## BEGIN Given information

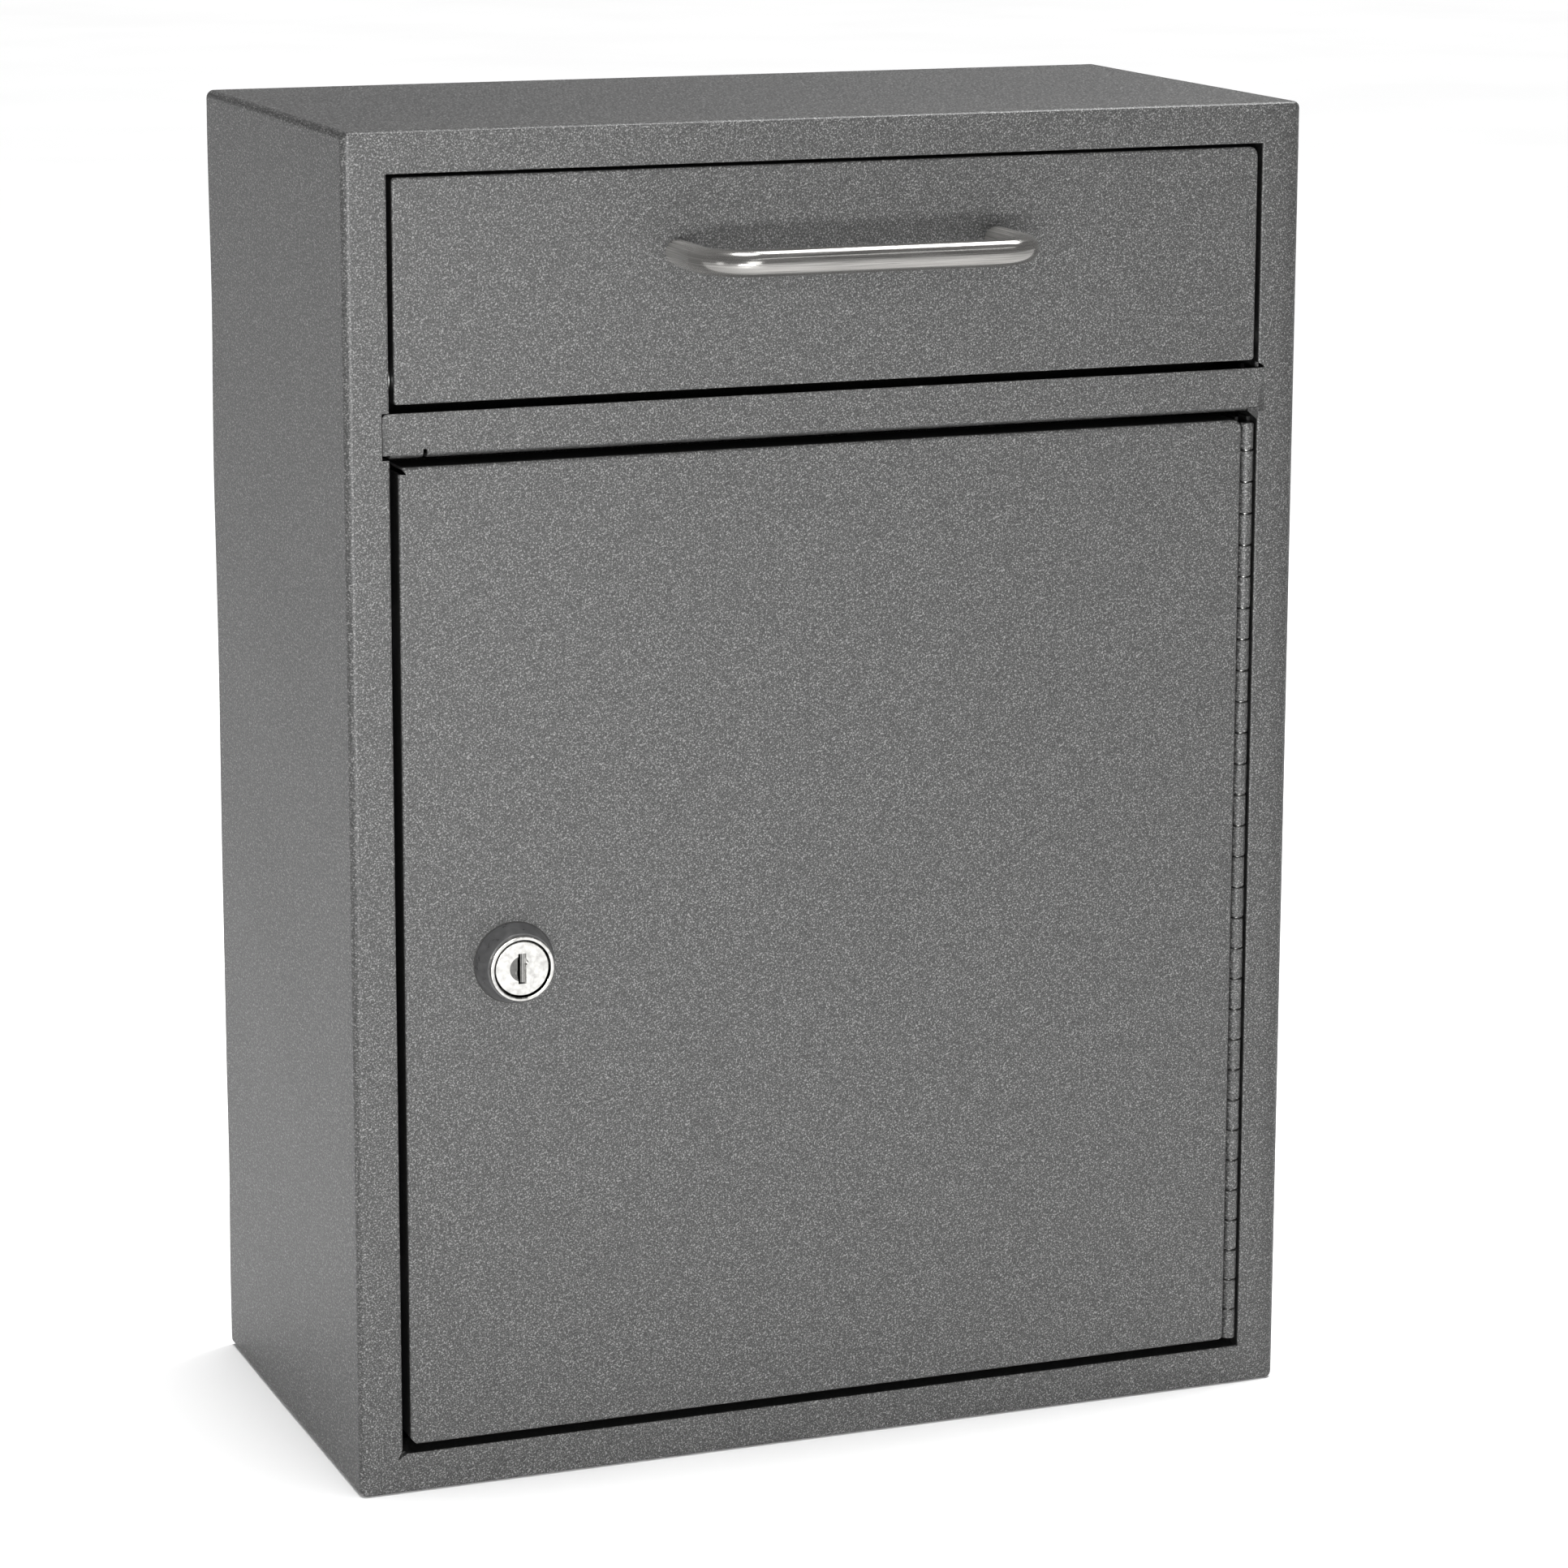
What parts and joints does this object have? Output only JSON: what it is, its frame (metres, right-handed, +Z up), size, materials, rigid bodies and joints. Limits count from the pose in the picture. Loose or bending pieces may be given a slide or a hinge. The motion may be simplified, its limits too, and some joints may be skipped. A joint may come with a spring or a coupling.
{
  "type": "wall drop box",
  "caption": "Wall-mounted sheet-steel drop box with a bottom-hinged pull-down deposit hopper above a side-hinged collection door with a cam lock.",
  "frame": {"origin": "centre of the four wall-mounting holes, on the wall face of the back panel", "axes": "+Y into the wall, so the front faces -Y; +Z up; +X to the right of a person facing the front"},
  "size_m": [0.305, 0.187, 0.41],
  "materials": {
    "paint": "fine-textured charcoal powder coat",
    "stainless": "brushed along the rod",
    "nickel": "bright nickel plate",
    "zinc_steel": "zinc plated",
    "grey_plastic": "satin moulded",
    "rubber": "matte"
  },
  "bodies": {
    "cabinet": {"cabinet_shell": "paint", "back_panel": "paint", "cross_rail": "paint", "chute_guard": "paint", "hopper_stop_tabs": "paint", "hopper_bumpers": "rubber", "door_stop_tabs": "paint", "door_bumpers": "rubber", "hinge_frame_leaf": "paint", "hinge_pin": "zinc_steel", "pivot_pins": "zinc_steel", "pivot_spacers": "zinc_steel"},
    "hopper": {"hopper_panel": "paint", "hopper_tray": "paint", "pull_handle": "stainless", "handle_screws": "zinc_steel", "handle_washers": "zinc_steel"},
    "door": {"door_panel": "paint", "hinge_door_leaf": "paint", "lock_collar": "grey_plastic", "lock_housing": "nickel", "lock_washer": "zinc_steel", "lock_nut": "zinc_steel"},
    "lock_key_plug": {"lock_plug": "nickel", "lock_cam": "zinc_steel", "cam_washer": "zinc_steel", "cam_screw": "zinc_steel"}
  },
  "joints": [
    {"name": "hopper_tilt", "type": "hinge", "parent": "cabinet", "child": "hopper", "pos_m": [0, -0.143, 0.1328], "axis": [1, 0, 0], "range_deg": [0, 45]},
    {"name": "door_swing", "type": "hinge", "parent": "cabinet", "child": "door", "pos_m": [0.1367, -0.1478, 0], "axis": [0, 0, 1], "range_deg": [0, 110]},
    {"name": "lock_turn", "type": "hinge", "parent": "door", "child": "lock_key_plug", "pos_m": [-0.103, -0.15, -0.043], "axis": [0, 1, 0], "range_deg": [0, 90]}
  ]
}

## END Given information

Reproduce the complete data exactly as presented above.

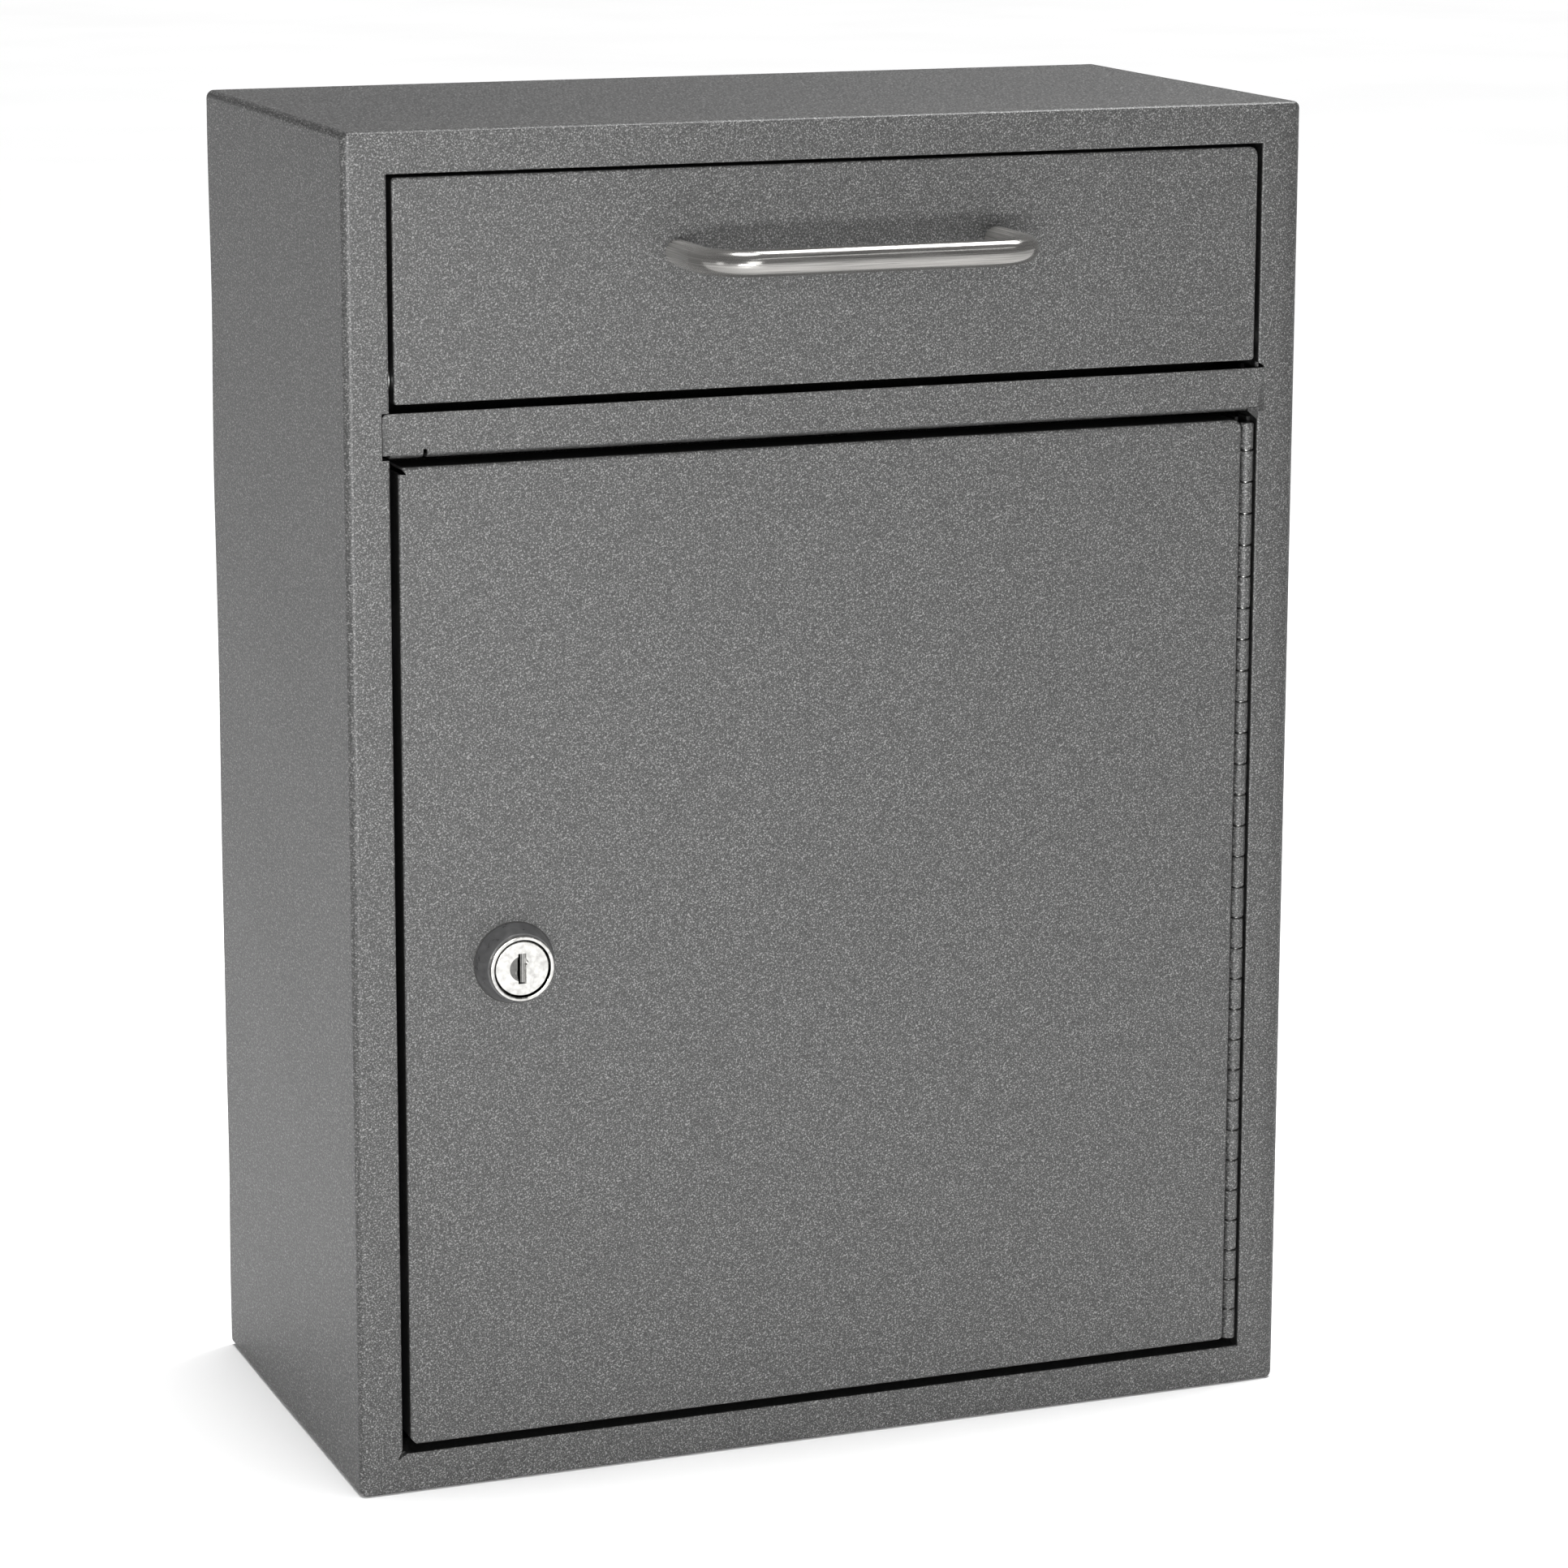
What parts and joints does this object have? Output only JSON: what it is, its frame (metres, right-handed, +Z up), size, materials, rigid bodies and joints. Limits count from the pose in the picture. Loose or bending pieces may be given a slide or a hinge. The motion may be simplified, its limits too, and some joints may be skipped. A joint may come with a spring or a coupling.
{
  "type": "wall drop box",
  "caption": "Wall-mounted sheet-steel drop box with a bottom-hinged pull-down deposit hopper above a side-hinged collection door with a cam lock.",
  "frame": {"origin": "centre of the four wall-mounting holes, on the wall face of the back panel", "axes": "+Y into the wall, so the front faces -Y; +Z up; +X to the right of a person facing the front"},
  "size_m": [0.305, 0.187, 0.41],
  "materials": {
    "paint": "fine-textured charcoal powder coat",
    "stainless": "brushed along the rod",
    "nickel": "bright nickel plate",
    "zinc_steel": "zinc plated",
    "grey_plastic": "satin moulded",
    "rubber": "matte"
  },
  "bodies": {
    "cabinet": {"cabinet_shell": "paint", "back_panel": "paint", "cross_rail": "paint", "chute_guard": "paint", "hopper_stop_tabs": "paint", "hopper_bumpers": "rubber", "door_stop_tabs": "paint", "door_bumpers": "rubber", "hinge_frame_leaf": "paint", "hinge_pin": "zinc_steel", "pivot_pins": "zinc_steel", "pivot_spacers": "zinc_steel"},
    "hopper": {"hopper_panel": "paint", "hopper_tray": "paint", "pull_handle": "stainless", "handle_screws": "zinc_steel", "handle_washers": "zinc_steel"},
    "door": {"door_panel": "paint", "hinge_door_leaf": "paint", "lock_collar": "grey_plastic", "lock_housing": "nickel", "lock_washer": "zinc_steel", "lock_nut": "zinc_steel"},
    "lock_key_plug": {"lock_plug": "nickel", "lock_cam": "zinc_steel", "cam_washer": "zinc_steel", "cam_screw": "zinc_steel"}
  },
  "joints": [
    {"name": "hopper_tilt", "type": "hinge", "parent": "cabinet", "child": "hopper", "pos_m": [0, -0.143, 0.1328], "axis": [1, 0, 0], "range_deg": [0, 45]},
    {"name": "door_swing", "type": "hinge", "parent": "cabinet", "child": "door", "pos_m": [0.1367, -0.1478, 0], "axis": [0, 0, 1], "range_deg": [0, 110]},
    {"name": "lock_turn", "type": "hinge", "parent": "door", "child": "lock_key_plug", "pos_m": [-0.103, -0.15, -0.043], "axis": [0, 1, 0], "range_deg": [0, 90]}
  ]
}